After living in the UK for 15 years, we are looking at moving back to South Africa - My Partner is British, and I am South African.

Does anyone know what the process is for me to still work for my UK company, but be based in South Africa.

Thanks


----------



## LegalMan (Dec 26, 2012)

As a South African, you are always welcome to earn money in any legal manner and from any legal source, whether local or international. Working for overseas companies is perfectly fine, as long as you follow the relevant employment and tax regulations.

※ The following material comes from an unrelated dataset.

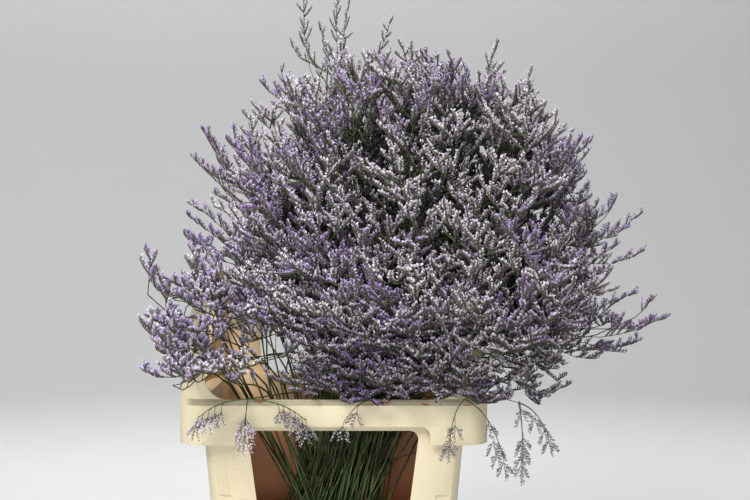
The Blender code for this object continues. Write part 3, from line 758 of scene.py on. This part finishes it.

Most probably, your main focus should be on how you are being paid, since exchange control in South Africa will make things difficult for you if you are not paid in Rands.

Good luck!


----------



## PV01 (Jan 2, 2013)

Thank you for your response. Do you know where I can find out further information on the relevant employment and tax regulations?

Thanks


----------



## Jem62 (Jul 25, 2012)

I would take professional advice on this, it is a complicated area, however, having been in this situation it was much less complicated having my income paid into a UK bank account. I transferred monthly amounts into my SA account for some years without any issues. It had something to do with international agreements not to tax individuals twice on income earned abroad. Good luck.


----------



## flatdog (Aug 13, 2014)

Jem62 said:


> I would take professional advice on this, it is a complicated area, however, having been in this situation it was much less complicated having my income paid into a UK bank account. I transferred monthly amounts into my SA account for some years without any issues. It had something to do with international agreements not to tax individuals twice on income earned abroad. Good luck.


Hello all
I’m new here and apologies for resurrecting/perhaps hijacking a relatively old post, but am in a very similar position to the original poster wrt trying to understand how best to structure my tax/remuneration affairs for a proposed 2/3 year posting to SA. I’m seeking independent advice from a specialist adviser, as I need to cover all tax aspects (not only salary/income).
Professional advice is of course the best course of action as recommended by Jem62 and a few other responders, but I’ve trawled the internet and this forum trying to find advisers and am slightly perplexed to find there are no companies which demonstrate a good understanding of both UK and RSA tax laws, or at least none that actively advertise their expertise in this area. Surprising perhaps given the large number of South Africans here in the UK and vice versa. 
Can anyone point me in the right direction? Maybe I should be searching for wealth management companies? – not that I’m wealthy, but after 20 years in the UK I do have some assets and am just looking to structure my affairs to take best advantage of current UK and RSA tax legislation.
Many thanks!


----------